-- START OF Exercise input --

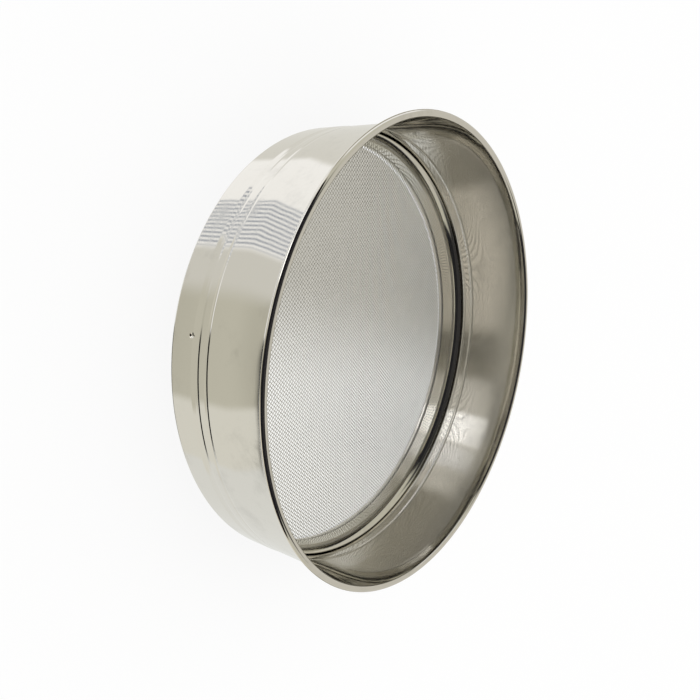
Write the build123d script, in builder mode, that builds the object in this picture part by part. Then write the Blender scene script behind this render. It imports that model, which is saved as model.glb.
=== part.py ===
from build123d import *
from math import acos, asin, degrees, sin
import os

# Drum sieve in polished stainless steel. Millimetres, +Z up.
# It lies on its hem with the rolled rim on top, and the origin is the centre of
# the circle that it stands on. Each sheet piece is drawn by its outside face.

# Drum, one spun sheet: the rim stands out past the wall, and the skirt a little
rim_diameter = 260.0
drum_height = 66.0
rim_overhang = 4.8
skirt_proud = 0.3
drum_sheet = 0.5

# Rolled rim and the wire inside it
wire_diameter = 2.1
wire_clearance = 0.3
rim_roll_turn = 270.0

# Skirt, and the step where it narrows to the wall
skirt_height = 16.4
step_length = 1.2

# Two grooves pressed into the wall from outside, above the step
groove_land = 0.4
groove_depth = 0.3
groove_width = 2.4
groove_spacing = 6.0

# Straight wall between the upper groove and the foot of the flare
flare_land = 11.6

# Hem folded in under the cloth, with its free edge short of the skirt
hem_height = 3.0
hem_corner = 1.5
hem_edge_gap = 0.2

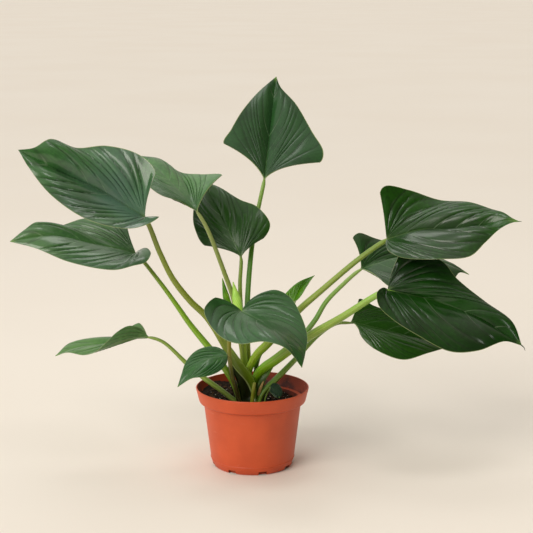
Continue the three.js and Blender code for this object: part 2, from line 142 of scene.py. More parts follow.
def finishMaterial(made, colour, roughness=None, height=None, bump=(0.3, 0.0005)):
    # joins the wires to the shader; bump is its strength and its depth in metres
    tree = made.node_tree
    shader = tree.nodes["Principled BSDF"]
    plug(tree, shader.inputs["Base Color"], colour)
    if roughness is not None:
        plug(tree, shader.inputs["Roughness"], roughness)
    if height is not None:
        normal = height.add("ShaderNodeBump", inputs={
            "Height": height, "Strength": bump[0], "Distance": bump[1]})
        plug(tree, shader.inputs["Normal"], normal)
    return made


def unit(vectors):
    return vectors / np.maximum(np.linalg.norm(vectors, axis=-1, keepdims=True), 1e-9)


def pathThrough(points, skip=0, samples=60):
    # a smooth curve through the points, read by the share of its length past the first skipped spans
    spine = np.array(points, float)
    spine = np.vstack([2 * spine[0] - spine[1], spine, 2 * spine[-1] - spine[-2]])
    share = np.linspace(0, 1, samples)[:, None]
    spans = []
    for i in range(1 + skip, len(spine) - 2):
        before, start, end, after = spine[i - 1:i + 3]
        gaps = [math.sqrt(np.linalg.norm(b - a)) for a, b in ((before, start), (start, end), (end, after))]
        leave = (start - before) / gaps[0] - (end - before) / (gaps[0] + gaps[1]) + (end - start) / gaps[1]
        arrive = (end - start) / gaps[1] - (after - start) / (gaps[1] + gaps[2]) + (after - end) / gaps[2]
        spans.append((2 * share ** 3 - 3 * share ** 2 + 1) * start
                     + (share ** 3 - 2 * share ** 2 + share) * leave * gaps[1]
                     + (3 * share ** 2 - 2 * share ** 3) * end
                     + (share ** 3 - share ** 2) * arrive * gaps[1])
    line = np.vstack(spans)
    lengths = np.r_[0, np.cumsum(np.linalg.norm(np.diff(line, axis=0), axis=1))]
    lengths /= lengths[-1]
    return lambda places: np.stack([np.interp(places, lengths, line[:, axis]) for axis in range(3)], -1)


def softStep(values, low, high):
    share = np.clip((np.asarray(values, float) - low) / (high - low), 0, 1)
    return share * share * (3 - 2 * share)


def gridFaces(rows, columns, first=0):
    corner = first + np.arange(rows * columns).reshape(rows, columns)
    return np.stack([corner[:-1, :-1], corner[:-1, 1:], corner[1:, 1:], corner[1:, :-1]], -1).reshape(-1, 4)


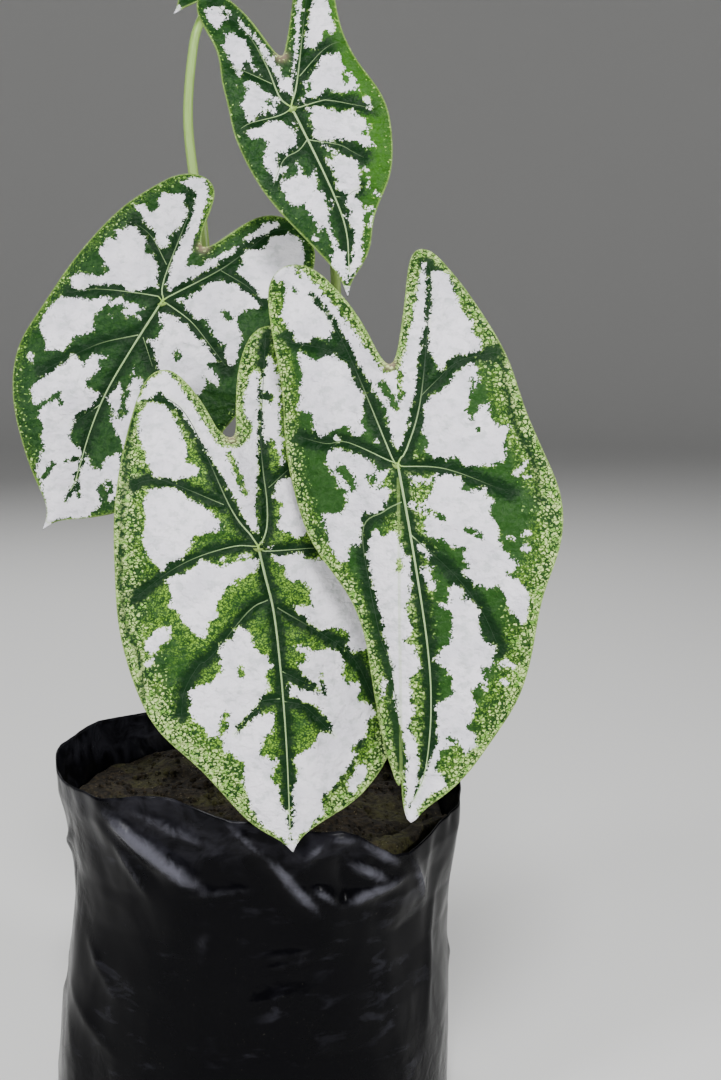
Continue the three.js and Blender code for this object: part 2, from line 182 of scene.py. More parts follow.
def about_zero(finish, share, span):
    """Turns a share of 0 to 1 into a value that swings by a span about zero."""
    return sums(finish, "MULTIPLY_ADD", share, span, -span / 2)


def attribute(finish, name, output="Fac"):
    return wire(finish, "ShaderNodeAttribute", {}, attribute_name=name).outputs[output]


def parts_of(finish, vector):
    """The three parts of a vector."""
    split = wire(finish, "ShaderNodeSeparateXYZ", {"Vector": vector}).outputs
    return split["X"], split["Y"], split["Z"]


def stretched(finish, place, stretch):
    return wire(finish, "ShaderNodeVectorMath", {0: place, 1: stretch}, operation="MULTIPLY").outputs[0]


def rise(finish, value, low, high, bottom=0.0, top=1.0):
    """Smooth rise from bottom to top as the value goes from low to high."""
    inputs = {"Value": value, "From Min": low, "From Max": high, "To Min": bottom, "To Max": top}
    return wire(finish, "ShaderNodeMapRange", inputs, interpolation_type="SMOOTHSTEP").outputs["Result"]


def tint(finish, share, first, second):
    """Colour from first to second by a share."""
    return wire(finish, "ShaderNodeMix", {0: share, 6: first, 7: second}, data_type="RGBA").outputs[2]


def shade(red, green, blue):
    """Linear colour of a 0 to 255 screen colour."""
    def linear(level):
        level /= 255
        return level / 12.92 if level <= 0.04045 else ((level + 0.055) / 1.055) ** 2.4

    return (linear(red), linear(green), linear(blue), 1)


def connect(finish, socket, value):
    finish.node_tree.links.new(value, finish.node_tree.nodes["Principled BSDF"].inputs[socket])


def press(finish, height, distance, strength=1.0, base=None):
    """Bump of a height over a distance in metres, over another bump if there is one."""
    inputs = {"Height": height, "Distance": distance, "Strength": strength}
    if base is not None:
        inputs["Normal"] = base
    return wire(finish, "ShaderNodeBump", inputs).outputs["Normal"]


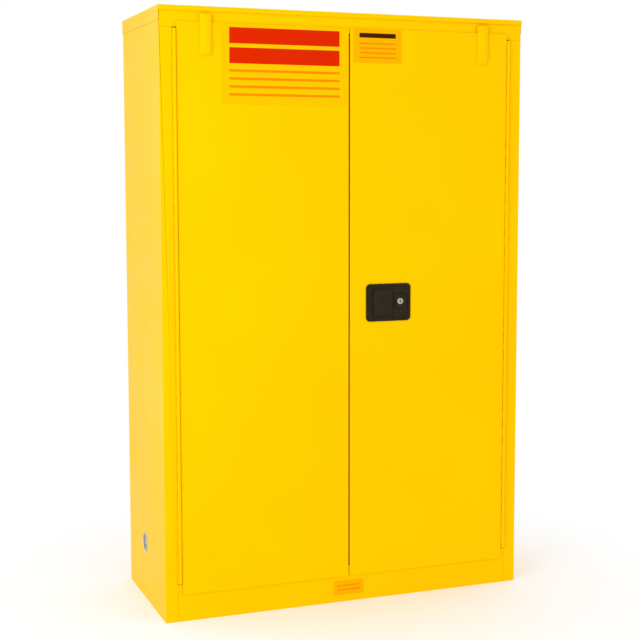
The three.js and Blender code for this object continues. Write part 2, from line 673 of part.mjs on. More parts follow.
function handleDish() {
  const flange = extrudeY(
    roundedRectangle(DISH.width, DISH.height, DISH.corner),
    FLANGE_FRONT_Y,
    FACE_Y - GAP,
    4,
  ).translate(HANDLE.x, 0, HANDLE.z);
  const [tubX, tubZ] = dishLimits(DISH.tubInset);
  const tub = block(tubX, [FACE_Y - 1, DISH_BACK_Y], tubZ);
  const bossShape = roundedRectangle(LOCK_BOSS.width, LOCK_BOSS.height, LOCK_BOSS.corner);
  const boss = extrudeY(bossShape, LOCK_BOSS_Y, FACE_Y, 3).translate(LOCK.x, 0, LOCK.z);
  const pocket = block(POCKET.x, [LOCK_BOSS_Y - OVERCUT, POCKET.backY], POCKET.z);
  const lockBore = rod("y", LOCK.r + GAP, 80, 20).translate(LOCK.x, FACE_Y, LOCK.z);
  const pinBore = rod("z", PADDLE_PIN.r + GAP, 90, 10).translate(PADDLE_PIN.x, PADDLE_PIN.y, HANDLE.z);
  const hollowBehindLock = block(
    [POCKET.x[1] + LOCK_HOLLOW.rib, tubX[1] - LOCK_HOLLOW.wall],
    [FACE_Y + LOCK_HOLLOW.front, DISH_BACK_Y + OVERCUT],
    [tubZ[0] + LOCK_HOLLOW.wall, LOCK.z - LOCK_HOLLOW.belowLock],
  );
  const geometry = combine(flange, [tub, boss], [pocket, lockBore, pinBore, hollowBehindLock]);
  return node("handle_dish", geometry, BLACK());
}

function paddle() {
  const front = FLANGE_FRONT_Y - PADDLE.sunk;
  const { x, y, r, barrelR } = PADDLE_PIN;
  const plate = block(PADDLE.x, [front, front + PADDLE.thickness], PADDLE.z);
  const barrel = rod("z", barrelR, PADDLE.z[1] - PADDLE.z[0], 12).translate(x, y, HANDLE.z);
  const pullLip = block(
    [PADDLE.x[0], PADDLE.x[0] + PADDLE_LIP.thickness],
    [front, front + PADDLE_LIP.depth],
    [PADDLE.z[0] + PADDLE_LIP.inset, PADDLE.z[1] - PADDLE_LIP.inset],
  );
  const finger = block(
    PADDLE_FINGER.x.map((offset) => x + offset),
    PADDLE_FINGER.y.map((offset) => y + offset),
    [HANDLE.z - PADDLE_FINGER.halfHeight, HANDLE.z + PADDLE_FINGER.halfHeight],
  );
  const bore = rod("z", r + GAP, 100, 12).translate(x, y, HANDLE.z);
  return node("paddle", combine(plate, [barrel, pullLip, finger], [bore]), BLACK());
}

function lock() {
  const group = new THREE.Group();
  group.position.set(LOCK.x, 0, LOCK.z);
  const front = LOCK_BOSS_Y - LOCK_FACE.proud;
  const camFrontY = DISH_BACK_Y + 2 * GAP;
  const camY = [camFrontY, camFrontY + LOCK_CAM.thickness];
  const plugLength = camY[0] - GAP - front;
  const { keyHalfWidth, keyHalfHeight, keyDepth } = LOCK_FACE;
  const keyway = block(
    [-keyHalfWidth, keyHalfWidth],
    [front - OVERCUT, front + keyDepth],
    [-keyHalfHeight, keyHalfHeight],
  );
  const half = LOCK.square / 2;
  const plug = combine(
    rod("y", LOCK.r, plugLength, 20).translate(0, front + plugLength / 2, 0),
    [block([-half, half], [camY[0] - 1, camY[1]], [-half, half])],
    [keyway],
  );
  group.add(node("lock_plug", plug, CHROME()));
  const hole = half + GAP;
  const cam = combine(
    rod("y", LOCK_CAM.hubR, LOCK_CAM.thickness, 16).translate(0, (camY[0] + camY[1]) / 2, 0),
    [block([-LOCK_CAM.halfWidth, LOCK_CAM.halfWidth], camY, [-LOCK_CAM.reach, 0])],
    [block([-hole, hole], [camY[0] - OVERCUT, camY[1] + OVERCUT], [-hole, hole])],
  );
  group.add(node("lock_cam", cam, ZINC()));
  return group;
}

const ROTOR_Y = [JAMB_Y + LATCH_DEPTH.rotorFront, JAMB_Y + LATCH_DEPTH.rotorBack];

// The three-armed plate that throws all three bolts, on the stud of its backing plate.
function latch() {
  const group = new THREE.Group();
  group.position.set(HANDLE.x, 0, HANDLE.z);
  const arms = [
    [ROTOR.rodArm, 0],
    [-ROTOR.rodArm, 0],
    [0, ROTOR.boltArm],
  ];
  const pinEndY = ROD_Y[1] + 1;
  const pins = arms.map(([x, z]) =>
    rod("y", ROTOR.pinR, pinEndY - ROTOR_Y[0], 12).translate(x, (ROTOR_Y[0] + pinEndY) / 2, z),
  );
  const half = ROTOR.armHalfWidth;
  const [crossEnd, upEnd] = [ROTOR.rodArm + ROTOR.armEnd, ROTOR.boltArm + ROTOR.armEnd];
  const crossBar = block([-crossEnd, crossEnd], ROTOR_Y, [-half, half]);
  const upBar = block([-half, half], ROTOR_Y, [0, upEnd]);
  const hub = rod("y", ROTOR.hubR + GAP, 10, 16).translate(0, (ROTOR_Y[0] + ROTOR_Y[1]) / 2, 0);
  group.add(node("latch_rotor", combine(crossBar, [upBar, ...pins], [hub]), ZINC()));
  const { halfWidth, halfHeight, thickness } = LATCH_PLATE;
  const backY = PAN_BACK_Y - SHEET - GAP;
  const plate = block([-halfWidth, halfWidth], [backY - thickness, backY], [-halfHeight, halfHeight]);
  const stud = rod("y", ROTOR.hubR, backY - ROTOR_Y[0], 16);
  stud.translate(0, (backY + ROTOR_Y[0]) / 2, 0);
  group.add(node("latch_plate", combine(plate, [stud]), ZINC()));
  return group;
}

// The slotted end that rides on a rotor pin. It is as much longer than the pin as the arm swings.
function pinSlot(x, z, swing, vertical) {
  const tall = ROTOR.pinR + BOLT_THROW_CLEARANCE;
  const [left, right] = vertical ? [tall, tall] : [ROTOR.pinR + swing, tall];
  const [down, up] = vertical ? [ROTOR.pinR + swing, tall] : [tall, tall];
  return block([x - left, x + right], [ROD_Y[0] - OVERCUT, ROD_Y[1] + OVERCUT], [z - down, z + up]);
}

function topRod() {
  const x = TOP_BOLT_X;
  const half = ROD.width / 2;
  const { near, far, halfHeight, overlap, endGap } = ROD_EYE;
  const bar = block([x - half, x + half], ROD_Y, [HANDLE.z + overlap, HINGE_TOP_Z - endGap]);
  const eye = block([x - far, x + near], ROD_Y, [HANDLE.z - halfHeight, HANDLE.z + halfHeight]);
  const slot = pinSlot(x, HANDLE.z, ROD_SWING, false);
  return node("top_rod", combine(bar, [eye], [slot]), ZINC());
}

function bottomRod() {
  const x = BOTTOM_BOLT_X;
  const half = ROD.width / 2;
  const { near, far, halfHeight, overlap, endGap } = ROD_EYE;
  const bar = block([x - half, x + half], ROD_Y, [HINGE_BOTTOM_Z + endGap, HANDLE.z - overlap]);
  const eye = block([x - near, x + far], ROD_Y, [HANDLE.z - halfHeight, HANDLE.z + halfHeight]);
  const slot = pinSlot(-x, HANDLE.z, ROD_SWING, false).rotateZ(Math.PI).translate(0, 2 * ROD_MID_Y, 0);
  return node("bottom_rod", combine(bar, [eye], [slot]), ZINC());
}

function centreBolt() {
  const { halfHeight, halfThickness, tip } = CENTRE_BOLT;
  const z = CENTRE_BOLT_Z;
  const bar = block(
    [PAN_EDGE_X + tip, HANDLE.x - BOLT_EYE.overlap],
    [ROD_MID_Y - halfThickness, ROD_MID_Y + halfThickness],
    [z - halfHeight, z + halfHeight],
  );
  const eye = block(
    [HANDLE.x - BOLT_EYE.left, HANDLE.x + BOLT_EYE.right],
    ROD_Y,
    [z - BOLT_EYE.down, z + BOLT_EYE.up],
  );
  const slot = pinSlot(HANDLE.x, z, BOLT_SWING, true);
  return node("centre_bolt", combine(bar, [eye], [slot]), ZINC());
}

function rodGuide(name, x, z) {
  const { halfWidth, halfHeight, front, clearance } = ROD_GUIDE;
  const bridge = block(
    [x - halfWidth, x + halfWidth],
    [ROD_Y[0] - front, PAN_BACK_Y - SHEET - GAP],
    [z - halfHeight, z + halfHeight],
  );
  const half = ROD.width / 2 + 1;
  const channel = block(
    [x - half, x + half],
    [ROD_Y[0] - clearance, ROD_Y[1] + clearance],
    [z - halfHeight - OVERCUT, z + halfHeight + OVERCUT],
  );
  return node(name, combine(bridge, [], [channel]), BLACK());
}

// A plate or cut-out across the back of the door's inner pan, around the latch.
function acrossPan({ halfWidth, halfHeight }, y) {
  return block(
    [HANDLE.x - halfWidth, HANDLE.x + halfWidth],
    y,
    [HANDLE.z - halfHeight, HANDLE.z + halfHeight],
  );
}

function rightDoor() {
  const group = new THREE.Group();
  const topHole = boltSlot(TOP_BOLT_X, HINGE_TOP_Z, SLOT_MARGIN.door);
  const bottomHole = boltSlot(BOTTOM_BOLT_X, HINGE_BOTTOM_Z, SLOT_MARGIN.door);
  const window = acrossPan(LATCH_WINDOW, [PAN_BACK_Y - OVERCUT, PAN_BACK_Y + OVERCUT]);
  const [cutX, cutZ] = dishLimits(DISH.cutoutInset);
  group.add(doorSkin("right", 1, [block(cutX, [FACE_Y - OVERCUT, SKIN_INNER_Y + OVERCUT], cutZ)]));
  const boltHole = centreBoltSlot(1, SLOT_MARGIN.door);
  group.add(doorPan("right", 1, [topHole, bottomHole, window, boltHole]));
  group.add(stiffener("right", 1));
  group.add(handleDish(), paddle(), lock(), latch(), topRod(), bottomRod(), centreBolt());
  const pin = rod("z", PADDLE_PIN.r, PADDLE_PIN.length, 10);
  group.add(node("paddle_pin", pin, ZINC(), [PADDLE_PIN.x, PADDLE_PIN.y, HANDLE.z]));
  group.add(rodGuide("top_rod_guide", TOP_BOLT_X, HINGE_TOP_Z - ROD_GUIDE.fromPanEdge));
  group.add(rodGuide("bottom_rod_guide", BOTTOM_BOLT_X, HINGE_BOTTOM_Z + ROD_GUIDE.fromPanEdge));
  const cover = acrossPan(LATCH_COVER, [PAN_BACK_Y + GAP, PAN_BACK_Y + GAP + SHEET]);
  group.add(node("latch_cover", cover, YELLOW()));
  return group;
}

// ---- Plain film labels ----

function labels() {
  const group = new THREE.Group();
  for (const [name, { x, z }] of Object.entries(LABELS)) {
    const faceY = name === "sill" ? JAMB_Y : FACE_Y;
    group.add(node(`label_${name}`, block(x, [faceY - 2 * GAP, faceY - GAP], z), FILM()));
  }
  return group;
}

// ---- The cabinet ----

const cabinet = new THREE.Group();
cabinet.add(shell(), liner(), groundScrew(), shelving());
for (const [name, side] of SIDES) cabinet.add(vent(name, side), hinge(name, side));
cabinet.add(leftDoor(), rightDoor(), labels());

export default cabinet;
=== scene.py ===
"""Looks of a two-door flammable storage cabinet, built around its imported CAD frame.

Metres, +Z up, doors facing -Y. Places come from the CAD nodes' boxes.
"""
import math

import bmesh
import bpy
from mathutils import Matrix, Vector


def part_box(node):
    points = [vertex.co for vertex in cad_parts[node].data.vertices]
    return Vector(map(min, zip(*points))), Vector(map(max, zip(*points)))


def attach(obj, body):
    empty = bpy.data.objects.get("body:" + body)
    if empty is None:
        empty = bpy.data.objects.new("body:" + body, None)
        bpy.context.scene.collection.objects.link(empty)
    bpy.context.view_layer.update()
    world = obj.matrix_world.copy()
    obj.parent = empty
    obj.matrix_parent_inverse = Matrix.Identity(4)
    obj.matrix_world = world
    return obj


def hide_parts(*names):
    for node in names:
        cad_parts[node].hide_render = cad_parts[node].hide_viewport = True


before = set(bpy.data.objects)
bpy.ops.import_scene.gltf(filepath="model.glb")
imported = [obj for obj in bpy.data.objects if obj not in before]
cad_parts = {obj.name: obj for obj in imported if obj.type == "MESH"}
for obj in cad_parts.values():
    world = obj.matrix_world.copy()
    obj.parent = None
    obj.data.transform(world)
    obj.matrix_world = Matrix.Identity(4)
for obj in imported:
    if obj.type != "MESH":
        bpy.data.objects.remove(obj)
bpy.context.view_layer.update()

MM = 0.001
SIDES = (("left", -1), ("right", 1))
LEVELS = ("lower", "upper")


# ---- Camera, light and floor ----

CAMERA_PLACE = Vector((-1.374, -3.659, 1.224))
CAMERA_AZIMUTH = math.radians(-21.3)
CAMERA_PITCH = math.radians(5.6)
CAMERA_LENS = 75.2
CAMERA_SHIFT = (-0.03, -0.03)

KEY_AZIMUTH = math.radians(-50)
KEY_ELEVATION = math.radians(10)
KEY_DISTANCE = 2.7
KEY_SIZE = (1.4, 1.6)
KEY_POWER = 21
KEY_TARGET = Vector((0, 0, 0.8))

FLOOR_HALF = 30
FLOOR_FADE = (0.3, 1.2)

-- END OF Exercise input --

◆ Problem details:
Return all lines with the word "Identity" in them.

◆ Reply to the exercise:
    obj.matrix_parent_inverse = Matrix.Identity(4)
    obj.matrix_world = Matrix.Identity(4)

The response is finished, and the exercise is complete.